Opinió

Sociedad adolescente

Desde hace años, se viene advirtiendo una cierta infantilización de la sociedad postindustrial. La media de edad aumenta incesantemente, la población envejece, pero los rasgos adolescentes permanecen en una porción significativa de sujetos adultos. La juventud se ha convertido en icono de culto, objeto de incesante alabanza, de veneración. Lo grave no es que la gente intente aparentar juventud física, recurra en exceso a la cirugía estética, a los implantes capilares. Es más preocupante que un creciente porcentaje de adultos se afane en el cultivo consciente de su propia inmadurez. No son los jóvenes quienes imitan la conducta de los adultos sino al revés. La experiencia, el conocimiento que proporciona la edad no es ya virtud sino rémora, un lastre del que desprenderse a toda costa.

Marcel Danesi, autor del libro “Forever Young”, describe este síndrome colectivo: la adolescencia se extiende hoy hasta edades muy avanzadas, generando una sociedad inmadura, unos sujetos que exigen cada vez más de la vida, pero entienden cada vez menos el mundo que los rodea. La opinión pública tiende a considerar la inmadurez deseable, incluso normal para un adulto. Como resultado, quienes toman las decisiones cruciales suelen ser individuos con valores adolescentes. Va desapareciendo la cultura del pensamiento, de la reflexión, del entendimiento y es sustituida por el impulso, la búsqueda de la satisfacción instantánea.

El discurso político se simplifica, dogmatiza, se limita a meras consignas. Pierde la complejidad que correspondería a un electorado adulto. En concordancia con la visión adolescente del mundo, no se exige en los líderes políticos ideas, capacidad de elaboración, sino belleza, atractivo, tópicos, divertidas frases, una imagen que conecte con un electorado envejecido en edad, pero muy rejuvenecido en mentalidad

Preponderan los rasgos infantiles sobre los maduros. La impulsividad, los instintos, dominan a la reflexión; el placer a corto plazo a la búsqueda del horizonte. Los derechos, o privilegios, imperan sobre los denostados deberes, esas pesadas obligaciones de un adulto. La inclinación a la protesta, al pataleo, domina a la autosuperación. Y la imagen se antepone al mérito y el esfuerzo. Resulta preocupante la fuerte deriva hacia el puro entretenimiento, la mera diversión, en detrimento de la información y análisis rigurosos.
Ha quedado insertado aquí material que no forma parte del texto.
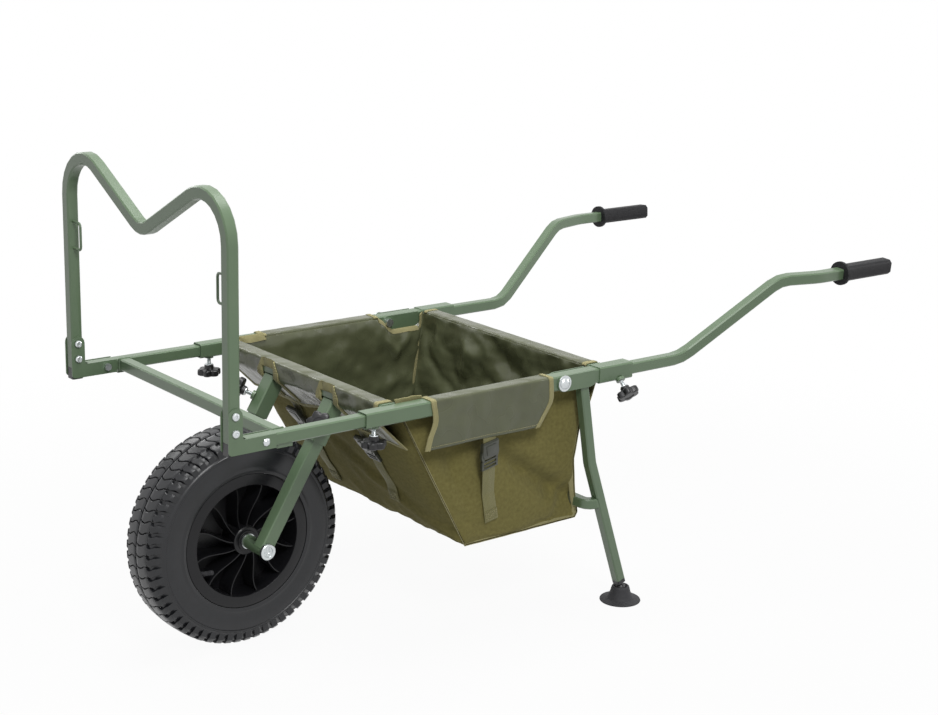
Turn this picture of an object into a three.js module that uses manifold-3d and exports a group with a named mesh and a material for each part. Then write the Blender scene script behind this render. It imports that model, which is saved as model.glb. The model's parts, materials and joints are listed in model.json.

Los medios de comunicación actúan en consecuencia: incluso la prensa más seria promociona el cotilleo más obsceno, el chascarrillo, el escándalo, esas noticias que hacen las delicias del público con mentalidad adolescente.

El creciente infantilismo fomenta la difusión de miedos, esos temores inventados o exagerados. Surge una “sociedad del miedo”, conservadora, que en el cambio ve peligros, no oportunidades. Una colectividad asustadiza, víctima fácil del terrorismo internacional. Nunca fue el mundo tan seguro como en el presente; pero nunca el ciudadano medio vivió tan aterrado. Ni el intelectual tan temeroso de escribir lo que realmente ocurre. Una sociedad bastante cobarde, insegura, que se asusta de su sombra, que siente pánico ante noticias que, por definición, no son más que excepciones.

Muchos olvidan que la madurez consiste básicamente en la adquisición de juicio para distinguir el bien del mal, la formación de los propios principios y, sobre todo, la disposición a aceptar responsabilidades. Y los dirigentes han contribuido con todas sus fuerzas a diluir o difuminar la responsabilidad individual. A sumir al ciudadano poco avisado en una adolescencia permanente. El Estado paternalista aseguró al súbdito que resolvería hasta la más mínima de sus dificultades a cambio de renunciar al pensamiento crítico, de delegar en los dirigentes todas las decisiones. Fue la promesa de una interminable infancia despreocupada y feliz.

La mentalidad infantil encaja muy bien en la sociedad compuesta por grupos de intereses, que tan magistralmente describió Mancur Olson. Unas facciones que actúan como pandillas de adolescentes en entornos donde escasea la responsabilidad, donde el grito, la pataleta, el alboroto, son vías mucho más eficaces para conseguir ventajas que el mérito y el esfuerzo. Un marco, como el español, donde predomina quien más vocifera, “reivindica”, apabulla. O tiene más amigos, mejores contactos. Raramente quién aporta razones más profundas.

El populismo constituye la fase final, el perfeccionamiento del proceso de infantilización. No es tan significativa la estética quiceañera como el discurso arbitrista, empachado de “lo público”, proclive al reparto de prebendas, tendente a eliminar los restos de responsabilidad individual. Líderes adolescentes y caprichosos para una sociedad infantil, anestesiada.

“La adolescencia se extiende hoy hasta edades muy avanzadas, generando una sociedad inmadura”.